Gün Sazak
1971 MHP Büyük Kurultayı’nda, 23 yaşında genç bir delegeydim . İl Başkanı Bahattin Ceylan, “Gün Sazak diye biri varmış. Dündar Bey (Taşer) genel idare kurulu listesine mutlaka yazmamızı istiyor; yazalım.” demişti biz Erzurum delegelerine. Sazak o kurultayda yönetime girmişti ve kısa zamanda yıldızı parlamıştı MHP’de.
Aradan 6 yıl geçiyor. İkinci MC Hükümeti kurulmuş, Gün Bey, Gümrük ve Tekel Bakanı. Erzurum MHP Teşkilatı, beni Erzurum Tekel Başmüdürü ettirmek için seferber oluyor. Gün Bey’le de o zaman tanışıyorum.
Tanışıyoruz ya, bizim tayin bir türlü
olmuyor.
Ve o gün... Makam odasına giriyorum. Oturtuyor. “Benim hem sana, hem de Erzurum’daki arkadaşlara sözüm var. Kaldı ki, senden iyisini bulup oraya oturtacak da değilim. Fakat kadro yok işte, bu yüzden olmuyor” diyor. “Sayın Bakanım, birçok il’e tayin yaparken kadro vardı da bana gelince mi kalmadı?” diyorum, sinirleniyor, masasının gözünden bir dosya çıkarıp bana uzatıyor, “Al bak! Erbakan diye bir ş...n var, bilmiyor musun? Bu kadro kararnamesini Başbakan dahil herkese imzalattım, o imzalamıyor, pazarlık ediyor benimle...”
Giderayak yaptılar tayinimi. Sonra Tuncay Mataracı, bakan oldu. İlk sürgün ettiği Başmüdür ben oldum (Diyarbakır’a muhasebe memuru).
Gün Sazak’ın bu kısa (5,5 ay) Bakanlık döneminde, yalnız gümrüklerde yolsuzluk ve rüşvet önlenmedi, Tekel’de de olağanüstü işler oldu. Bu ülke, öyle bir Bakan ve öyle kadrolar görmemiştir. Gün Bey’in katledilmesinin asıl sebebi, mafyanın çıkarlarına vurulan darbe ve perde arkasındakiler hakkında Abdi İpekçi’ye verilen belgelerdir. İpekçi’nin katlindeki sır perdesi de buradan aralanmalıdır bana göre.

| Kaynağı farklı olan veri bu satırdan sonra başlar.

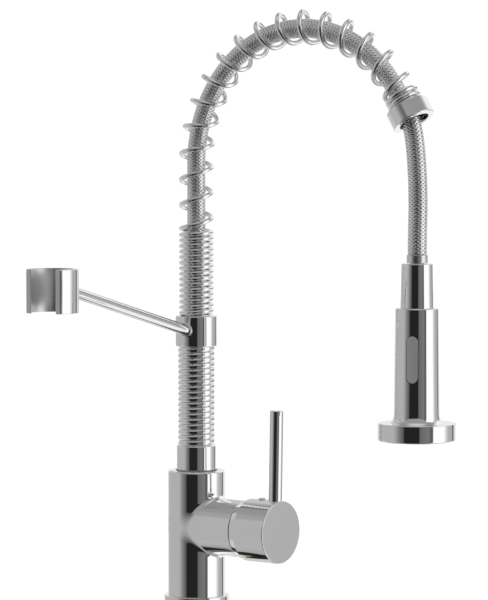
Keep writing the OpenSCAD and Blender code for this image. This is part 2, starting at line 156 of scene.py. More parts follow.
# Distance from the clip's centre to the flat cut of its mouth
CLIP_CUT = 12.7
BUTTON_AZIMUTH = -68.0
BUTTON_W = 8.8

# Points that the hose passes between the ferrule and the spray head, in metres
HOSE_ROUTE = [
    (0.2015, 0, 0.3896), (0.2042, 0, 0.3846), (0.2058, 0, 0.3802), (0.2070, 0, 0.3755),
    (0.2081, 0, 0.3700), (0.2090, 0, 0.3640), (0.2098, 0, 0.3570), (0.2104, 0, 0.3500),
    (0.2109, 0, 0.3425), (0.2113, 0, 0.3350), (0.2115, 0, 0.3265), (0.2116, 0, 0.3180),
    (0.2114, 0, 0.3090), (0.2112, 0, 0.3000), (0.2111, 0, 0.2915), (0.2111, 0, 0.2833),
]


# ---- camera, floor and light ----

CAMERA_AZIMUTH = 37.5
CAMERA_DISTANCE = 2.525
CAMERA_SIDE = 0.0376
CAMERA_HEIGHT = 0.383
CAMERA_PITCH = 3.2
CAMERA_LENS = 236.1


def camera_axes():
    """Unit vectors from the object towards the camera and to the camera's right."""
    a = math.radians(CAMERA_AZIMUTH)
    return Vector((math.sin(a), -math.cos(a), 0)), Vector((math.cos(a), math.sin(a), 0))


def make_camera():
    """A long-lens camera at the fitted viewpoint."""
    back, right = camera_axes()
    data = bpy.data.cameras.new("camera")
    data.sensor_fit = "HORIZONTAL"
    data.sensor_width = 36
    data.lens = CAMERA_LENS
    data.clip_end = 50
    cam = bpy.data.objects.new("camera", data)
    bpy.context.collection.objects.link(cam)
    cam.location = back * CAMERA_DISTANCE + right * CAMERA_SIDE + Vector((0, 0, CAMERA_HEIGHT))
    cam.rotation_euler = (math.radians(90 - CAMERA_PITCH), 0, math.radians(CAMERA_AZIMUTH))
    bpy.context.scene.camera = cam


def node(tree, kind, inputs=None, **props):
    """Adds a shader node, sets its properties and its unlinked inputs."""
    n = tree.nodes.new(kind)
    for key, value in props.items():
        setattr(n, key, value)
    for key, value in (inputs or {}).items():
        n.inputs[key].default_value = value
    return n


def math_node(tree, operation, a, b=0.0):
    """A Math node whose operands are numbers or sockets."""
    n = node(tree, "ShaderNodeMath", operation=operation)
    for i, value in enumerate((a, b)):
        if isinstance(value, (int, float)):
            n.inputs[i].default_value = value
        else:
            tree.links.new(value, n.inputs[i])
    return n.outputs[0]


def ramp(tree, source, stops, ease="LINEAR"):
    """A grey colour ramp with (position, brightness) stops."""
    n = node(tree, "ShaderNodeValToRGB")
    n.color_ramp.interpolation = ease
    elements = n.color_ramp.elements
    while len(elements) < len(stops):
        elements.new(0.5)
    for element, (position, grey) in zip(elements, stops):
        element.position = position
        element.color = (grey, grey, grey, 1)
    tree.links.new(source, n.inputs[0])
    return n.outputs[0]


# Brightness of the studio round the object: degrees from the camera's side, positive to its right
STUDIO_ROUND = [
    (-180, 0.85), (-156, 0.80), (-148, 0.48), (-110, 0.46), (-75, 0.46), (-55, 0.20), (-43, 0.10),
    (-39, 0.017), (4, 0.017), (7, 0.14), (34, 0.20), (36, 0.12), (45, 0.12), (48, 1.10), (84, 1.10),
    (96, 0.62), (105, 0.46), (125, 0.42), (127, 0.10), (133, 0.10), (136, 0.55), (150, 0.90),
    (180, 0.85),
]
# How far up and down, in degrees, the studio's wall reaches on each side
WALL_TOP = [(-180, 12), (-120, 14), (-75, 40), (-45, 19), (8, 17), (34, 24), (48, 40), (100, 40),
            (120, 14), (180, 12)]
WALL_FOOT = [(-180, 12), (-120, 14), (-80, 50), (-45, 66), (40, 66), (60, 50), (100, 45),
             (120, 14), (180, 12)]
# Half the width of the wall's soft edge, in degrees
WALL_EDGE = 5.0
# Share of the bright back cloth in the light from above and below the wall, on each side
CLOTH_SHARE = [(-180, 0.4), (-120, 0.4), (-80, 0), (95, 0), (122, 1), (166, 1), (176, 0.4), (180, 0.4)]
CLOTH_LIGHT = 0.95
# Brightness above and below the wall, by degrees above the horizon
SKY_LIGHT = [(-90, 0.38), (-60, 0.40), (-24, 0.45), (-14, 0.75), (10, 0.75), (18, 0.34), (62, 0.30),
             (74, 0.60), (90, 0.75)]
# Share of the cloth that is kept at each height
CLOTH_HEIGHT = [(-90, 0), (-52, 0), (-40, 1), (38, 1), (48, 0), (90, 0)]

BACKDROP_LIGHT = 1.05
SUN_LIGHT = 2.6
SUN_SPREAD = 40
SUN_TILT = (18, -12)
FLOOR_HALF = 6.0
FLOOR_GAP = 0.0005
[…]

Bilgeoğuz Yayınları büyük bir vefa örneği vererek “Arşiv Belgelerinde Gün Sazak” adlı değerli bir kitap çıkarmış. Oğuzhan Cengiz Bey yayına hazırlamış kitabı. Kendisini yürekten kutlarım, teşekkür ederim, herkese de tavsiye ederim. Kitap pek güzel olmuş. Birçok değerli ve önemli bilgi ve belge var. Gün Sazak hakkında yazılan köşe yazıları da derlenerek kitaba konulmuş. Ancak ben olsam Taha Akyol’un yazılarını koymazdım. CHP’nin emperyalizm söyleminden bile rahatsızlık duyan biri, mazisi ne olursa olsun, silinmeliydi defterden.
Gün Sazak’ın bugün ölüm yıldönümü ve benim yazacaklarım daha bitmedi, tarihe kayıtlar da düşmek istiyorum. Bizzat kendi ağzından dinlediğim bir olayı açıklayacağım (benden başka tanıklar da var ve şükür hepsi de sağ). Karaköy gümrüğünde çalışan bir bayanın, rüşvet ağının odağı olduğunu, büyük bir servet yaptığını öğreniyor Gün Bey. Van’a tayin ediyor bu bayanı. Ve sonra... “Öyle insanlar devreye girdi ki... Sözgelimi Necip Fazıl. Bu kadın için aradı beni ve hakkındaki iddiaları dinlemedi bile.” diyordu rahmetli. Türkan Şoray’ın yıllarca nikâhsız olarak yaşadığı Rüçhan Adlı da girmiş devreye. Gün Bey araştırmış, bir de ne görsün, işadamı Adlı’nın bütün işleri gümrüklerle ilgili. Ve Tercüman Gazetesi sahibi meşhuur Kemal Ilıcak aramış, reddedilince de aleyhinde kampanya başlatmakla tehdit etmiş Gün Sazak’ı. Hatırlayınız bu Ilıcak, yıllar sonra “Verdimse ben verdim” olayının öznesi ve nedeni olmuştu.
Gün Bey... Gün Bey de namusun ve vatan sevgisinin simgesi olmuştu... Hacı Bayram Camii önünde cenaze namazını kılan on binlerin içinde ben de vardım. Ona sonsuz rahmetler diliyorum.